Il convient de confirmer la décision du conseil de prud'hommes de ce chef.
Sur le rappel de prime.
Monsieur [E] [I] demande le paiement prorata temporis de la prime d'objectif au titre de la dernière année, non achevée, de la relation de travail. Aux termes du contrat, cette prime a un caractère annuel pour des objectifs annuels. Il n'est pas démontré qu'une convention ou un usage dans l'entreprise permet de déroger à ce caractère au profit de Monsieur [E] [I] qui, au surplus, ne fournit aucun élément sur la réalisation des objectifs fixés, que ce soit en référence au dernier document signé par lui de ce chef en septembre 2005 ou à celui du 19 juillet 2006, qu'il n'a pas signé, mais fixe un objectif inférieur au précédent.
Le jugement déféré sera également confirmé sur ce point.
Sur les dépens et les frais non compris dans les dépens.
Succombant en son recours, Monsieur [E] [I] sera condamné aux dépens d'appel et gardera à sa charge les frais non compris dans les dépens qu'il a exposés, les dispositions prises sur les dépens et les frais irrépétibles de première instance étant confirmées.

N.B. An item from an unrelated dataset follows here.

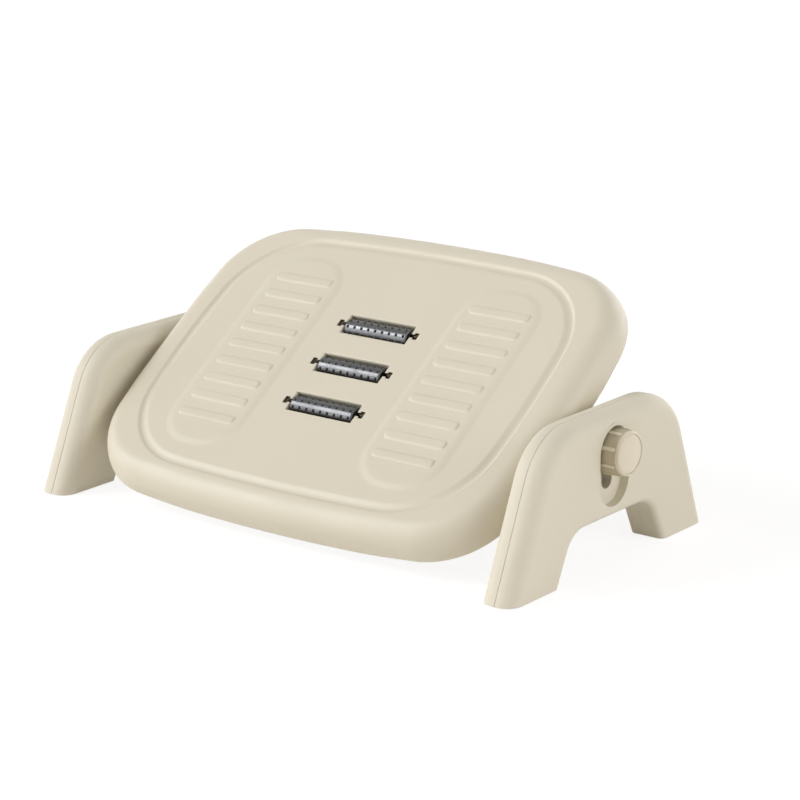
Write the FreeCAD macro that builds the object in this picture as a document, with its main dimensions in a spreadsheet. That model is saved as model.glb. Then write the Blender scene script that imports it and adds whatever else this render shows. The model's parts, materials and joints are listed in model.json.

La somme qui doit être mise à la charge de Monsieur [E] [I] au titre des frais non compris dans les dépens exposés par la S.A.S. LES LABORATOIRES [J] peut être équitablement fixée à 1 800 €, cette somme complétant celle allouée en première instance.
PAR CES MOTIFS
LA COUR
Confirme le jugement déféré en toutes ses dispositions.
Y ajoutant,
Condamne Monsieur [E] [I] aux dépens d'appel ainsi qu'à payer à la S.A.S. LES LABORATOIRES [J] la somme de 1 800 € par application de l'article 700 du code de procédure civile.